Once again an agency is going to be set up and these civil servants are going to lose their jobs. They are no longer going to be civil servants. They are going to get severance pay on Friday and start working for the agency on Monday. Nothing will be changed except the taxpayer will be poorer. We have been taken to the cleaners once more courtesy of the policies put forward by the government.
The motions we are debating at the moment call for a business plan to be put before the agricultural committee to tell committee members how the agency wishes to follow through. Since the agency is a creation of this House it seems only appropriate that agency would come back to the House and tell us its business plan because this House is going to be giving the agency or has been giving the agency about $300 million a year to do its job.

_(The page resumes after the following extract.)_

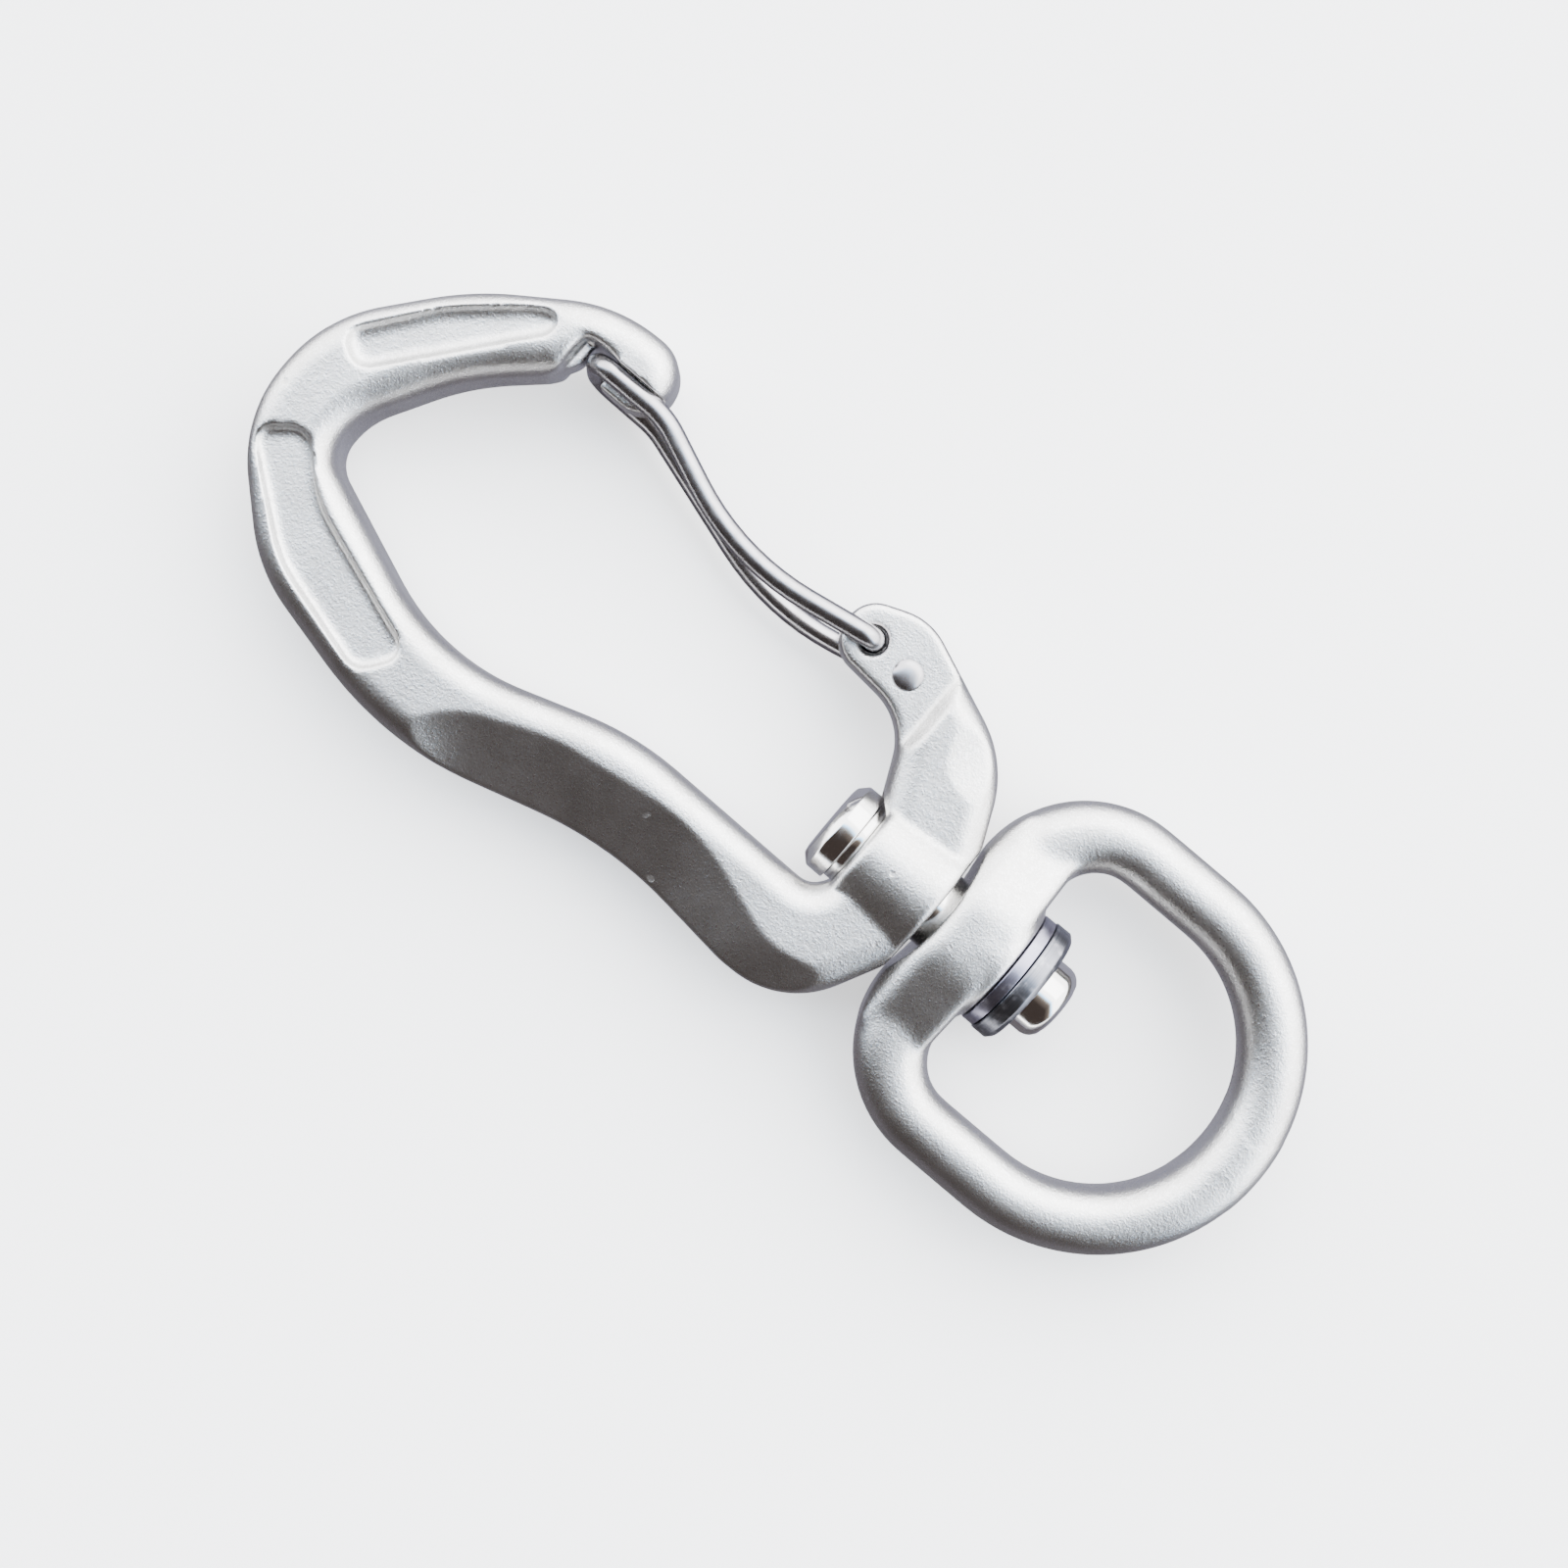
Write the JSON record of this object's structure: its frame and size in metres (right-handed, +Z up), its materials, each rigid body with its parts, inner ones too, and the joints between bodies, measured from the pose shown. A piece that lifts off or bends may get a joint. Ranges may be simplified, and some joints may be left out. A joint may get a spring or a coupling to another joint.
{
  "type": "snap shackle",
  "caption": "Light-alloy snap hook with a sprung wire gate across its mouth and a D-shaped swivel eye that turns on a headed pin.",
  "frame": {"origin": "on the surface the part lies on, below the centre of its bounding box, gate closed", "axes": "+X along the swivel axis from the hook to the eye, +Y from the spine towards the gate, +Z up, square to the plane of the hook"},
  "size_m": [0.117, 0.0436, 0.0136],
  "materials": {
    "blasted_alloy": "bead blasted, clear anodised, satin",
    "spring_wire": "drawn stainless spring wire, smooth",
    "polished_steel": "turned and polished stainless steel",
    "washer_steel": "dark bluish turned steel"
  },
  "bodies": {
    "hook": {"hook_body": "blasted_alloy", "gate_wire_anchor_end": "spring_wire"},
    "gate": {"gate_wire": "spring_wire"},
    "pin": {"swivel_pin": "polished_steel", "retaining_washer": "washer_steel"},
    "head_washer": {"head_washer": "polished_steel"},
    "inner_washer": {"inner_washer": "washer_steel"},
    "eye": {"swivel_eye": "blasted_alloy"}
  },
  "joints": [
    {"name": "gate_hinge", "type": "hinge", "parent": "hook", "child": "gate", "pos_m": [-0.00085, 0.01326, 0.0068], "axis": [0, 0, 1], "range_deg": [0, 43], "stiffness_Nm_per_rad": 0.3, "springref_deg": -20.05},
    {"name": "pin_turn", "type": "hinge", "parent": "hook", "child": "pin", "pos_m": [0.0192, -0.00179, 0.0068], "axis": [1, 0, 0], "continuous": true},
    {"name": "eye_swivel", "type": "hinge", "parent": "hook", "child": "eye", "pos_m": [0.0192, -0.00179, 0.0068], "axis": [1, 0, 0], "continuous": true},
    {"name": "head_washer_turn", "type": "hinge", "parent": "pin", "child": "head_washer", "pos_m": [0.0192, -0.00179, 0.0068], "axis": [1, 0, 0], "continuous": true},
    {"name": "inner_washer_turn", "type": "hinge", "parent": "pin", "child": "inner_washer", "pos_m": [0.0192, -0.00179, 0.0068], "axis": [1, 0, 0], "continuous": true}
  ]
}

With that kind of money we expect to know what the agency intends to do and how it intends to do it. How is it going to do the job better than it did it in the past? How is it going to be more efficient? How is it going to be more productive? How are the farmers going to be better served by this agency? If we, as parliamentarians, are being asked to vote on this bill to give the authority to spend taxpayers' money in some new way, then surely we would expect the agency to come to this House and tell us how it can do it so we can pass comment.
It seems to me, since this is a motion being put forward by the opposition party, that the Liberals in a knee jerk reaction are going to say no we do not want to hear about this. We do not want to see if there is common sense or a lack of common sense in the way this agency is being run. We do not want to know if there is waste, mismanagement and incompetence in this organization. But there will be because I have not seen accountability built into this organization.
A group of farmers came to me some months ago complaining about the way the government is building in the cost recovery to these situations. I agree that if the government, through its agencies, is providing service to a group of people, there should be some element of cost recovery thought about and maybe built into the system. That cost recovery program dealt with farmers. The situation was the approval and the licensing of animal feed to ensure that it met the appropriate standards.
I have no problem with our regulating to ensure that the feed we give to animals will not harm individuals as it flows through the food chain for human consumption. However, on the cost recovery methodology that is built in, there is a huge bureaucracy that they wanted to recover the cost of. If they had five applications a year for a new feed to be licensed, the cost of this huge bureaucracy was spread over five applications. If they had 50 applications in another year the cost was spread over the 50 applications. The size of the bureaucracy did not change whether it was five or fifty applications. They were just going to pass their cost on to the unfortunate consumer of their service who happened to pick a bad year for applying for a licence.
That is not being accountable to the consumer. That is being arrogant in the way we can dictate and legislate what people have to pay. It means that they do not give a hoot about the service they provide. They are just going to legislate that everyone will pay for their costs but will have no input into their cost. People will pay the bill because they cannot avoid the service being provided by government. That is wrong because we need accountability.
The private sector has accountability through competition. I have attended seminars in Victoria where we had public accounts committees from across Canada and representatives from the United States, the United Kingdom, Australia, New Zealand and various other countries to try to wrestle with the issue of accountability.
I found that in other areas of the world the capacity to create the kind of competition in a market where civil servants have to ensure that they are delivering a competent service, that the price is reasonable, that the quality is good in order for them to keep their job, because that is how it works in the private sector, it does not matter what service or product one produces or sells, if one does not provide good service and quality at a reasonable price they will not be in business.
Government has to learn the same attitude. We need to have good quality, good prices and good services. However, it comes all the way back to what we have talked about here for the last three years, the lack of accountability in this House, the lack of accountability by the government over there and the fact that it has ignored the needs and desires of Canadians, the lack of integrity that we have seen from over there, the fact that it has not been responsible in managing the affairs of this country with the $600 billion debt that we have accumulated.
We see it more again in the way the government has addressed this bill. Accountability, integrity and responsibility are three individual words that this government has not heard of, has not thought about and has no intention of living by. However, if we were to have that in the legislation that has been brought before this House we would have a government that listens to the people and meets the needs of the people in food inspection, in eliminating the GST, in expense accounts that are proper and just everywhere, in inquiries that are set up because the government wants to shuffle paper and bad press on to an inquiry and then when the inquiry-I am thinking of the Somali inquiry-becomes an embarrassment, the government shuts it down.
Accountability, integrity and responsibility, the overarching theme that every government should think about but which this government has never thought about. We see it again in Bill C-60. I cannot think of anything more accountable for an agency than to have a business plan brought before Parliament for our opinions and input in order that we can see that it is going in the direction that we had anticipated when we gave it this authority. That speaks volumes in the way this government, even in the small things, ignores the wishes of Canadians. That is why we need to see real change. If there is not a change in this government then let us change the government at the next election.